Встретив свою сестру Клавдию, младший сын Скудрина, сбежавший из дома коммунист Аким, выслушивает такой её монолог: «Мне двадцать четыре. Весной я решила, что пора стать женщиной, и стала ей». Брат возмущён: «Но у тебя есть любимый человек?» - «Нет, нету! Их было несколько. Мне было любопытно... Но я забеременела, и я решила не делать аборта». - «И ты не знаешь, кто муж?» - «Я не могу решить кто. Но мне это неважно. Я - мать. Я справлюсь, и государство мне поможет, а мораль... Я не знаю, что такое мораль, меня разучили это понимать. Или у меня есть своя мораль. Я отвечаю только за себя и собою. Почему отдаваться - не морально? Я делаю, что я хочу, и я ни перед кем не обязываюсь. Муж?.. Мне он не нужен в ночных туфлях и чтобы родить. Люди мне помогут, - я верю в людей. Люди любят гордых и тех, кто не отягощает их. И государство поможет...»
Аким-коммунист - хотел знать, что идёт новый быт - быт был древен. Но мораль Клавдии для него - и необыкновенна, и нова«.
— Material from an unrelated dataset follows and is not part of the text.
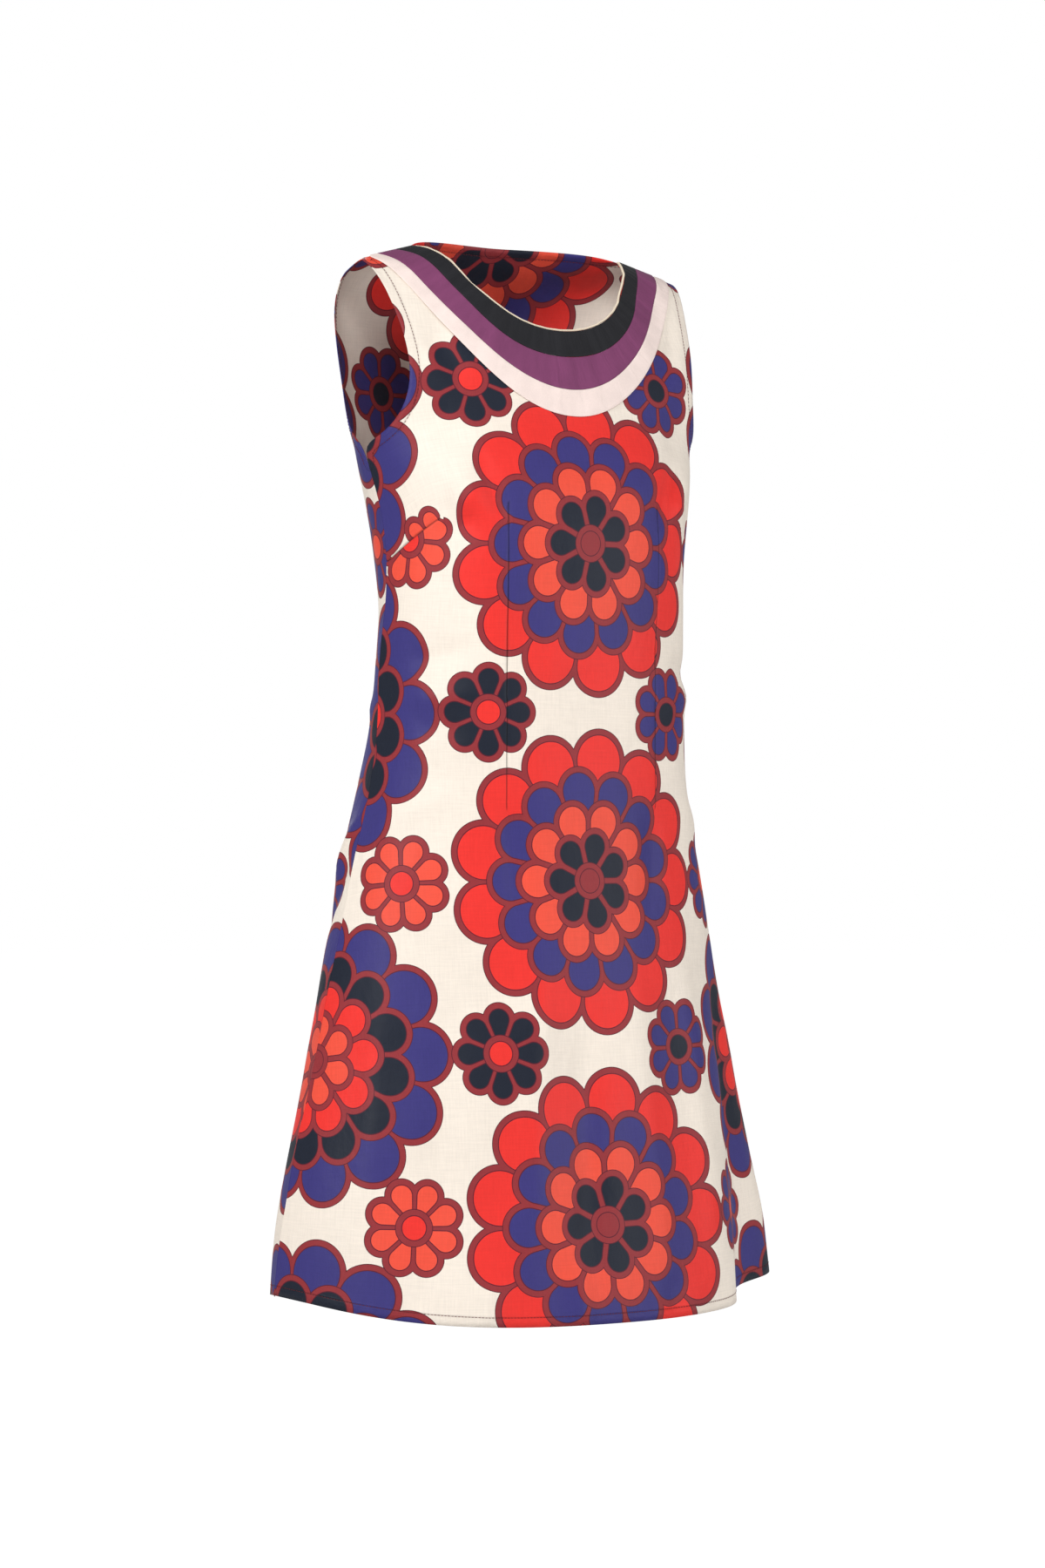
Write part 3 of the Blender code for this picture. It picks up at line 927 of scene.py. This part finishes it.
def printed_cotton(dyes, sizes):
    """Crisp printed cotton with a slight lustre."""
    material, tree, shader = new_material("printed_cotton")
    cut = coordinates(tree, "UV")
    parts = tree.nodes.new("ShaderNodeSeparateXYZ")
    plug(tree, parts.inputs[0], cut)
    shade = print_colour(tree, parts.outputs[0], parts.outputs[1], dyes)
    slub = noise(tree, stretched(tree, cut, (640, 36, 1)), 1.0, 4, 0.7)
    cross = noise(tree, stretched(tree, cut, (36, 640, 1)), 1.0, 4, 0.7)
    cloud = noise(tree, cut, 9.0, 4)
    doubled, valley = turned_edge(tree, sizes)
    threads = calc(tree, "ADD", slub, cross)
    value = calc(tree, "MULTIPLY_ADD", threads, 0.22, calc(tree, "MULTIPLY_ADD", cloud, 0.16, 0.70))
    value = calc(tree, "MULTIPLY_ADD", doubled, -0.045, value)
    # Painted shade: the cloth is coloured darker in the valley that the stitches draw, as if shade fell in the
    # groove.
    value = calc(tree, "MULTIPLY_ADD", valley, -0.24, value)
    # Along each dart the cloth is coloured darker: partly the dart's own seam line, partly painted shade of its sunk
    # groove.
    _, dart = attribute(tree, "dart")
    value = calc(tree, "MULTIPLY", value, calc(tree, "MULTIPLY_ADD", dart, -0.65, 1.0))
    plug(tree, shader.inputs["Base Color"], blend_colour(tree, 1.0, shade, grey(tree, value), "MULTIPLY"))
    plug(tree, shader.inputs["Roughness"], calc(tree, "MULTIPLY_ADD", cloud, 0.16, 0.48))
    shader.inputs["Sheen Weight"].default_value = 0.02
    shader.inputs["Sheen Roughness"].default_value = 0.4
    shader.inputs["Specular IOR Level"].default_value = 0.22
    crumple = noise(tree, stretched(tree, cut, (34, 22, 1)), 1.0, 4, 0.55)
    height = calc(tree, "MULTIPLY_ADD", weave_height(tree, cut, 1.6), 0.008, calc(tree, "MULTIPLY", threads, 0.04))
    height = calc(tree, "MULTIPLY_ADD", crumple, 1.6, height)
    pucker = calc(tree, "MULTIPLY_ADD", noise(tree, cut, 140.0, 2), 0.8, -0.3)
    height = calc(tree, "MULTIPLY_ADD", doubled, pucker, height)
    height = calc(tree, "MULTIPLY_ADD", valley, -0.22, height)
    relief(tree, shader, height)
    return material


def paper(name, value):
    """Matt studio paper, faintly clouded, that looks as bright as the sky above it."""
    material, tree, shader = new_material(name)
    cloud = noise(tree, coordinates(tree, "Object"), 3.0, 3)
    shade = blend_colour(tree, cloud, (*(c * 0.985 for c in value), 1), (*value, 1))
    plug(tree, shader.inputs["Base Color"], shade)
    shader.inputs["Roughness"].default_value = 0.9
    shader.inputs["Specular IOR Level"].default_value = 0.1
    shader.inputs["Emission Color"].default_value = (1, 1, 1, 1)
    seen = tree.nodes.new("ShaderNodeLightPath").outputs["Is Camera Ray"]
    plug(tree, shader.inputs["Emission Strength"], calc(tree, "MULTIPLY", seen, 1 - SKY * FLOOR_SHARE))
    return material


def plain_cotton(name, value, roughness, pucker=0.0):
    """Cotton in one dye, with its weave and a cloudy surface. Puckers run across a band from the neck edge, with
    painted light and shade along them.
    """
    material, tree, shader = new_material(name)
    place = coordinates(tree, "Object")
    fine = noise(tree, place, 1400.0, 2)
    cloud = noise(tree, place, 45.0, 4)
    height = calc(tree, "MULTIPLY", fine, 0.015)
    mix = calc(tree, "MULTIPLY_ADD", fine, 0.5, calc(tree, "MULTIPLY", cloud, 0.5))
    if pucker:
        strip, _ = attribute(tree, "strip")
        wave = noise(tree, stretched(tree, strip, (110, 16, 1)), 1.0, 2)
        thin = noise(tree, stretched(tree, strip, (420, 40, 1)), 1.0, 2)
        height = calc(tree, "MULTIPLY_ADD", wave, 2.0 * pucker, height)
        height = calc(tree, "MULTIPLY_ADD", thin, 0.3 * pucker, height)
        # Painted light and shade on the puckers: the band is coloured lighter on the crests of the wave that bumps it
        # and darker in its hollows, over its own random mottling.
        mix = calc(tree, "MULTIPLY_ADD", wave, 1.4 * pucker, calc(tree, "SUBTRACT", mix, 0.7 * pucker))
    light = (*(min(1.0, c * 1.2 + 0.004) for c in value), 1)
    dark = (*(c * 0.78 for c in value), 1)
    plug(tree, shader.inputs["Base Color"], blend_colour(tree, mix, dark, light))
    plug(tree, shader.inputs["Roughness"], calc(tree, "MULTIPLY_ADD", cloud, 0.2, roughness))
    shader.inputs["Sheen Weight"].default_value = 0.02
    shader.inputs["Specular IOR Level"].default_value = 0.18
    relief(tree, shader, height)
    return material


# ---------------------------------------------------------------- operators


class DRESS_OT_panels(bpy.types.Operator):
    """Makes the front and back panels as thin printed cloth"""

    bl_idname = "dress.panels"
    bl_label = "Front and back panels"

    def execute(self, context):
        sizes, dyes = context.scene.dress_sizes, context.scene.dress_dyes
        cotton = printed_cotton(dyes, sizes)
        panels = {}
        for node, rows in ((FRONT, FRONT_DARTS), (BACK, BACK_DARTS)):
            darts = both_sides(rows)
            obj = smoothed(mesh_object(node + "_cloth", outer_layer(node)), 1)
            lay_flat(sew_darts(obj, darts, Dart.slit))
            panels[node] = sew_darts(smoothed(obj, sizes.levels), darts, Dart.press)
        trees = {FRONT: surface_tree(panels[BACK]), BACK: surface_tree(panels[FRONT])}
        for node, creases in ((FRONT, FRONT_CREASES), (BACK, BACK_CREASES)):
            obj = crease_cloth(panels[node], trees[node], creases, sizes.ripple)
            turn_seams(obj, trees[node])
            thickness(shade_smooth(obj), sizes.cloth)
            finish(obj, cotton, "printed_cloth", node)
        return {"FINISHED"}


class DRESS_OT_topstitching(bpy.types.Operator):
    """Sews down the turned hem, armholes and back neck, and measures each panel's cut"""

    bl_idname = "dress.topstitching"
    bl_label = "Topstitching"

    def execute(self, context):
        sizes, dyes = context.scene.dress_sizes, context.scene.dress_dyes
        thread = plain_cotton("sewing_thread", dyes.thread, 0.5)
        turned = {"hem": sizes.hem, "armhole": sizes.armhole}
        for node, insets in ((FRONT, turned), (BACK, turned | {"neck": sizes.neck})):
            panel = bpy.data.objects[node + "_cloth"]
            rows = topstitching(panel, insets, sizes)
            finish(shade_smooth(rows), thread, "printed_cloth")
            wide, tall, area = cut_size(panel)
        return {"FINISHED"}


class DRESS_OT_neck_bands(bpy.types.Operator):
    """Makes the three folded bands round the front neck"""

    bl_idname = "dress.neck_bands"
    bl_label = "Neck bands"

    def execute(self, context):
        sizes, dyes = context.scene.dress_sizes, context.scene.dress_dyes
        neck_run = smooth_run(cord_middles("neck_piping"), 4)
        for kind, pucker in (("black", 1.0), ("purple", 0.7), ("pale", 0.35)):
            node = f"neck_band_{kind}"
            obj = smoothed(mesh_object(node + "_cloth", outer_layer(node)), 1)
            smoothed(lay_flat(obj), sizes.levels)
            strip = strip_size(obj)
            note_strip(obj, neck_run)
            thickness(shade_smooth(obj), sizes.band)
            round_folds(obj, sizes.band)
            cotton = plain_cotton(f"{kind}_cotton", getattr(dyes, f"{kind}_band"), 0.55, pucker)
            finish(obj, cotton, f"{kind}_band", node)
        return {"FINISHED"}


class DRESS_OT_piping(bpy.types.Operator):
    """Makes the cord that is whipped along the front neck edge"""

    bl_idname = "dress.piping"
    bl_label = "Piping"

    def execute(self, context):
        sizes, dyes = context.scene.dress_sizes, context.scene.dress_dyes
        run = smooth_run(cord_middles("neck_piping"), 4)
        bm = bmesh.new()
        bm.from_mesh(core_tube(run, PIPING_CORE))
        loop = whip_loop(PIPING_CORE, WHIP_THREAD)
        for place, along in walk(run, sizes.whip)[1:]:
            aside = along.cross((0, 0, 1)).normalized()
            turn = Matrix((aside, along.cross(aside), along)).transposed().to_4x4()
            copy_in(bm, loop, Matrix.Translation(place) @ turn @ Matrix.Rotation(WHIP_SLANT, 4, "X"))
        cord = mesh_object("whipped_piping", bm)
        finish(shade_smooth(cord), plain_cotton("piping_thread", dyes.piping, 0.5), "cream_piping", "neck_piping")
        return {"FINISHED"}


class DRESS_OT_stage(bpy.types.Operator):
    """Makes the floor, the lights and the camera"""

    bl_idname = "dress.stage"
    bl_label = "Stage"

    def execute(self, context):
        scene = context.scene
        bm = bmesh.new()
        bmesh.ops.create_circle(bm, cap_ends=True, segments=96, radius=30)
        bmesh.ops.translate(bm, verts=bm.verts, vec=(0, 0, -1.5))
        floor = mesh_object("floor", bm)
        floor.data.materials.append(paper("floor_paper", scene.dress_dyes.floor))
        world = bpy.data.worlds.new("studio")
        scene.world = world
        world.use_nodes = True
        sky = world.node_tree.nodes["Background"]
        sky.inputs["Color"].default_value = (1, 1, 1, 1)
        seen = world.node_tree.nodes.new("ShaderNodeLightPath").outputs["Is Camera Ray"]
        plug(world.node_tree, sky.inputs["Strength"], calc(world.node_tree, "MULTIPLY_ADD", seen, 1 - SKY, SKY))
        for name, place, size, power in (
            ("key_light", (-3.2, -0.9, 0.8), 0.7, 68),
            ("fill_light", (2.1, -2.7, -0.3), 1.6, 45),
            ("back_light", (0.8, 3.0, 0.9), 1.4, 60),
            ("top_light", (-1.5, -2.3, 1.4), 0.8, 36),
        ):
            light = bpy.data.lights.new(name, "AREA")
            light.size = size
            light.energy = power
            lamp = bpy.data.objects.new(name, light)
            lamp.location = place
            lamp.rotation_euler = (Vector((0, 0, -0.5)) - Vector(place)).to_track_quat("-Z", "Y").to_euler()
            context.collection.objects.link(lamp)
        turn = math.radians(34)
        distance = 4.3997
        data = bpy.data.cameras.new("camera")
        data.sensor_fit = "VERTICAL"
        data.sensor_height = 36
        data.lens = 106
        data.shift_x = -2 / 1800
        data.shift_y = 43 / 1800
        camera = bpy.data.objects.new("camera", data)
        camera.location = (-distance * math.sin(turn), -distance * math.cos(turn), -0.541)
        camera.rotation_euler = (math.pi / 2, 0, -turn)
        context.collection.objects.link(camera)
        scene.camera = camera
        scene.view_settings.view_transform = "Standard"
        return {"FINISHED"}


class DRESS_PT_sidebar(bpy.types.Panel):
    """Sizes, dyes and pieces of the dress"""

    bl_idname = "DRESS_PT_sidebar"
    bl_label = "Shift dress"
    bl_space_type = "VIEW_3D"
    bl_region_type = "UI"
    bl_category = "Dress"

    def draw(self, context):
        for group in (context.scene.dress_sizes, context.scene.dress_dyes):
            column = self.layout.column()
            for name in group.__annotations__:
                column.prop(group, name)
        for operator in OPERATORS:
            self.layout.operator(operator.bl_idname)


GROUPS = (DressDyes, DressSizes)
OPERATORS = (
    DRESS_OT_panels,
    DRESS_OT_topstitching,
    DRESS_OT_neck_bands,
    DRESS_OT_piping,
    DRESS_OT_stage,
)


def register():
    for cls in (*GROUPS, *OPERATORS, DRESS_PT_sidebar):
        bpy.utils.register_class(cls)
    bpy.types.Scene.dress_dyes = bpy.props.PointerProperty(type=DressDyes)
    bpy.types.Scene.dress_sizes = bpy.props.PointerProperty(type=DressSizes)


def unregister():
    del bpy.types.Scene.dress_sizes
    del bpy.types.Scene.dress_dyes
    for cls in reversed((*GROUPS, *OPERATORS, DRESS_PT_sidebar)):
        bpy.utils.unregister_class(cls)


def main():
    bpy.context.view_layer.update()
    register()
    bpy.ops.dress.panels()
    bpy.ops.dress.topstitching()
    bpy.ops.dress.neck_bands()
    bpy.ops.dress.piping()
    bpy.ops.dress.stage()


if __name__ == "__main__":
    main()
Однако есть ли что-нибудь на земле, что остаётся неизменным? Без сомнения, это небо, облака, небесные пространства. Но... также «искусство красного дерева, искусство вещей». «Мастера спиваются и умирают, а вещи остаются жить, живут, около них любят, умирают, в них хранят тайны печалей, любовей, дел, радостей. Елизавета, Екатерина - рококо, барокко. Павел - мальтиец. Павел строг, строгий покой, красное дерево, темно-ампир, классика. Эллада. Люди умирают, но вещи живут, и от вещей старины идут „флюиды“ старинности, отошедших эпох. В 1928 году - в Москве, Ленинграде, по губернским городам - возникли лавки старинностей, где старинность покупалась и продавалась ломбардами, госторгом, госфондом, музеями: в 1928 году было много людей, которые собирали „флюиды“. Люди, покупавшие вещи старины после громов революций, у себя в домах, облюбовывая старину, вдыхали живую жизнь мёртвых вещей. И в почёте был Павел-мальтиец - прямой и строгий, без бронзы и завитушек».